On October 24, 2023, the Supreme Court of British Columbia issued a decision finding that additional property transfer taxes of $6,000,000 were payable on a residential property. Both the registered and beneficial owners of the property in question were British Columbia companies and the individuals at the top of the structure were Canadian permanent residents. The results of this case are a stark reminder of the importance of having a clear understanding of the Property Transfer Tax Act when purchasing residential property, especially when the ownership structure involves foreign components.
In August of 2018, a company incorporated in British Columbia (the "Registered Owner") acquired title to a residential property (the "Property") for $30,000,000 in the Metro Vancouver Regional District (the "Transaction") and held such title as bare trustee for another British Columbia company (the "Beneficial Owner"). The Registered Owner and the Beneficial Owner were wholly owned by another British Columbia company (the "B.C. Shareholder"). The shares of the B.C. Shareholder were wholly owned by a company incorporated in the People's Republic of China (the "PRC Shareholder"). The shares of the PRC Shareholder were entirely held by two individuals with permanent resident status in Canada (the majority shareholder of the PRC Shareholder will be referred to as the "Ultimate Shareholder" in this blog post).

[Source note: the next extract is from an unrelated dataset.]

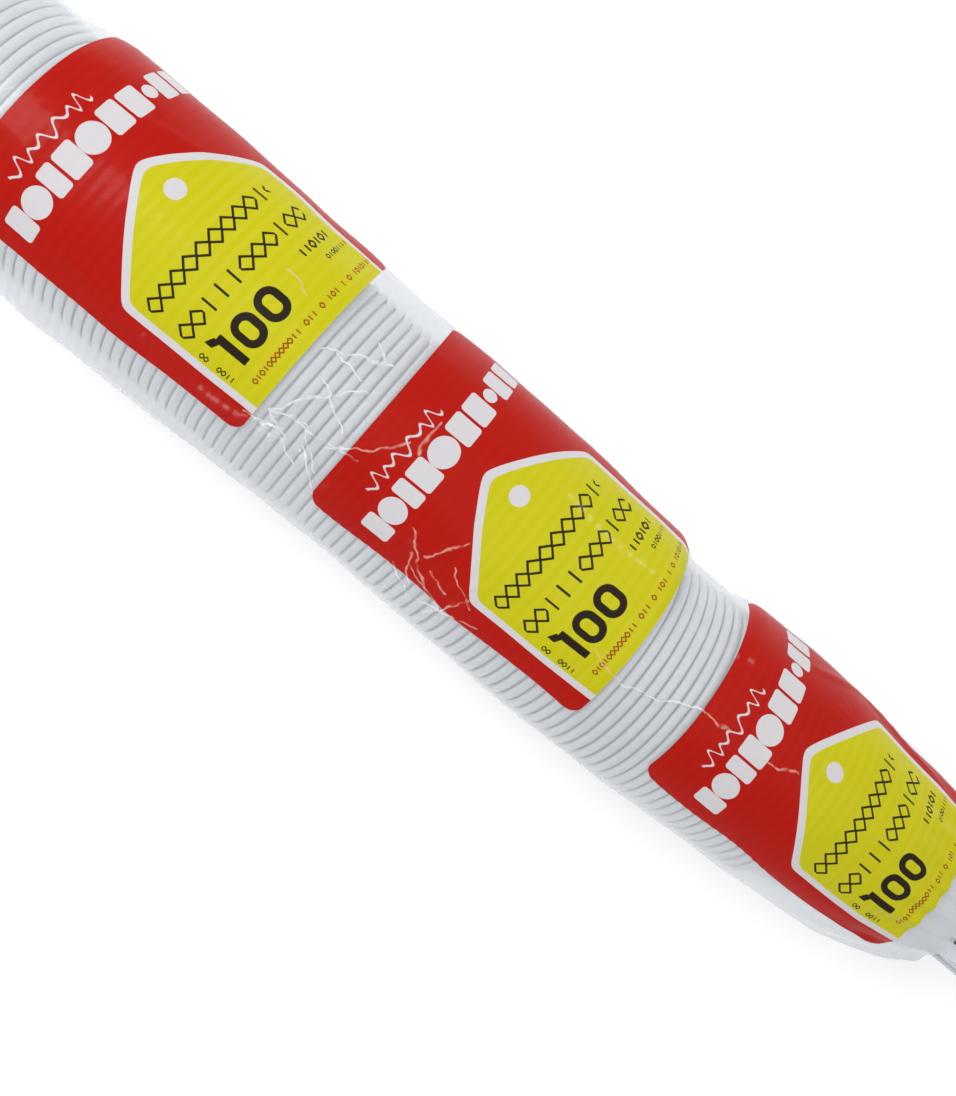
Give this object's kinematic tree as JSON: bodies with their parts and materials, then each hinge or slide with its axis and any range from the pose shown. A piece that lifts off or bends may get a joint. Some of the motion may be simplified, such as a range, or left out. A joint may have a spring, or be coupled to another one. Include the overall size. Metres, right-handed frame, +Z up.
{
  "type": "sleeve pack of disposable drinking cups",
  "caption": "Clear printed film sleeve holding a long stack of nested white thin-walled plastic drinking cups; the cups slide out of its open end one after another",
  "frame": {"origin": "on the surface the pack lies on, under the middle of its bounding box", "axes": "+X along the stack from the cups' mouths to their bases, +Z up, +Y to the left of +X"},
  "size_m": [0.4998, 0.0845, 0.0758],
  "materials": {
    "cup_plastic": "satin",
    "film": "gloss",
    "label_paper": "matte"
  },
  "bodies": {
    "root": {"barcode_sticker": "label_paper", "cup_007": "cup_plastic", "cup_008": "cup_plastic", "cup_009": "cup_plastic", "cup_010": "cup_plastic", "cup_011": "cup_plastic", "cup_012": "cup_plastic", "cup_013": "cup_plastic", "cup_014": "cup_plastic", "cups_015_016": "cup_plastic", "cups_017_018": "cup_plastic", "cups_019_020": "cup_plastic", "cups_021_022": "cup_plastic", "cups_023_024": "cup_plastic", "cups_025_026": "cup_plastic", "cups_027_028": "cup_plastic", "cups_029_030": "cup_plastic", "cups_031_032": "cup_plastic", "cups_033_034": "cup_plastic", "cups_035_036": "cup_plastic", "cups_037_038": "cup_plastic", "cups_039_040": "cup_plastic", "cups_041_042": "cup_plastic", "cups_043_044": "cup_plastic", "cups_045_046": "cup_plastic", "cups_047_048": "cup_plastic", "cups_049_050": "cup_plastic", "cups_051_052": "cup_plastic", "cups_053_054": "cup_plastic", "cups_055_056": "cup_plastic", "cups_057_058": "cup_plastic", "cups_059_060": "cup_plastic", "cups_061_062": "cup_plastic", "cups_063_064": "cup_plastic", "cups_065_066": "cup_plastic", "cups_067_068": "cup_plastic", "cups_069_070": "cup_plastic", "cups_071_072": "cup_plastic", "cups_073_074": "cup_plastic", "cups_075_076": "cup_plastic", "cups_077_078": "cup_plastic", "cups_079_080": "cup_plastic", "cups_081_082": "cup_plastic", "cups_083_084": "cup_plastic", "cups_085_086": "cup_plastic", "cups_087_088": "cup_plastic", "cups_089_090": "cup_plastic", "cups_091_092": "cup_plastic", "cups_093_094": "cup_plastic", "cups_095_096": "cup_plastic", "cups_097_098": "cup_plastic", "cups_099_100": "cup_plastic", "film_sleeve": "film"},
    "cup_001_body": {"cup_001": "cup_plastic"},
    "cup_002_body": {"cup_002": "cup_plastic"},
    "cup_003_body": {"cup_003": "cup_plastic"},
    "cup_004_body": {"cup_004": "cup_plastic"},
    "cup_005_body": {"cup_005": "cup_plastic"},
    "cup_006_body": {"cup_006": "cup_plastic"}
  },
  "joints": [
    {"name": "cup_001_slide", "type": "slide", "parent": "cup_002_body", "child": "cup_001_body", "axis": [-1, 0, 0], "range_m": [0, 0.125]},
    {"name": "cup_002_slide", "type": "slide", "parent": "cup_003_body", "child": "cup_002_body", "axis": [-1, 0, 0], "range_m": [0, 0.125]},
    {"name": "cup_003_slide", "type": "slide", "parent": "cup_004_body", "child": "cup_003_body", "axis": [-1, 0, 0], "range_m": [0, 0.125]},
    {"name": "cup_004_slide", "type": "slide", "parent": "cup_005_body", "child": "cup_004_body", "axis": [-1, 0, 0], "range_m": [0, 0.125]},
    {"name": "cup_005_slide", "type": "slide", "parent": "cup_006_body", "child": "cup_005_body", "axis": [-1, 0, 0], "range_m": [0, 0.125]},
    {"name": "cup_006_slide", "type": "slide", "parent": "root", "child": "cup_006_body", "axis": [-1, 0, 0], "range_m": [0, 0.125]}
  ]
}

The Registered Owner and the Beneficial Owner paid property transfer tax on the Transaction, but did not pay additional property transfer tax ("Additional PTT"). Additional PTT is imposed on "foreign entities" (being a person who is neither a Canadian citizen or a Canadian permanent resident, nor a foreign corporation) and "taxable trustees" (meaning a trustee of a trust in which either a trustee is a foreign entity or a beneficiary who is a foreign entity holds a beneficial interest in the residential property held by the trust) under the B.C. Property Transfer Tax Act (the "PTT Act"), and applies to certain areas in B.C., including the Metro Vancouver Regional District.
In December of 2020, the B.C. Minister of Finance (the "Minister") assessed that the Transaction was subject to Additional PTT in the amount of $6,000,000. The Registered Owner appealed this assessment. In September of 2022, the Minister determined that the Registered Owner was "controlled" by the PRC Shareholder, a foreign corporation, under the PTT Act, and as such, the Registered Owner was also a "foreign corporation" under the PTT Act such that the Additional PTT applied.
Subsequently, the Registered Owner appealed the Minister's decision to the British Columbia Supreme Court.
The heart of the issue in the Transaction was the definition of a "foreign corporation" under the PTT Act. A foreign corporation includes a corporation that is incorporated in Canada and is controlled by a corporation that is not incorporated in Canada. The PTT Act defines the term "controlled" as "directly or indirectly [controlled] in any manner whatever" within the meaning of Section 256 of the Canadian federal Income Tax Act. This phrase, controlled "directly or indirectly in any manner whatever" is broad, and can include control in fact (i.e. influence) as well as legal control (i.e. share ownership).
In the British Columbia Supreme Court proceedings, Registered Owner argued that it was not a "foreign corporation" under the PTT Act because it was "ultimately controlled" by the Ultimate Shareholder, who was a permanent resident of Canada. In support of its position, the Registered Owner asserted that the meaning of "controlled" under the PTT Act should be restricted to Section 256(5.1) of the Income Tax Act because Section 256(5.1) specifically addresses the meaning of the phrase "controlled, directly or indirectly in any manner whatever". The Registered Owner also relied on certain case law which stated that "control" under Section 256(5.1) should be interpreted to mean that there could only be one person or entity that holds "ultimate control" of a taxpayer.
On the other hand, the Minister submitted that "controlled" under the PTT Act encompassed all provisions within Section 256 of the Income Tax Act, and did not depend on ultimate control by one person or entity. This assertion was critical to the Minister's argument, as there are specific provisions within Section 256 that allow for an entity to be controlled by more than one person at a particular time (i.e. simultaneous control). These provisions on simultaneous control in Section 256 were enacted specifically to override the "ultimate control" concept formulated in the specific case law relied on by the Registered Owner. The Minister asserted that the Registered Owner was simultaneously controlled by the PRC Shareholder, the BC Shareholder, and the Ultimate Shareholder due to the application of these simultaneous control provisions, and as such, was "controlled" by a foreign corporation within the meaning of the PTT Act.
The court ultimately agreed with the Minister, and the Registered Owner's appeal was dismissed. The court concluded that while the Additional PTT was avoidable from the Ultimate Shareholder's perspective (i.e. the Ultimate Shareholder could have chosen to simply not involve the PRC Shareholder in the ownership structure of the Property), the assessment for Additional PTT was a consequence of how the Ultimate Shareholder and his companies chose to structure their affairs.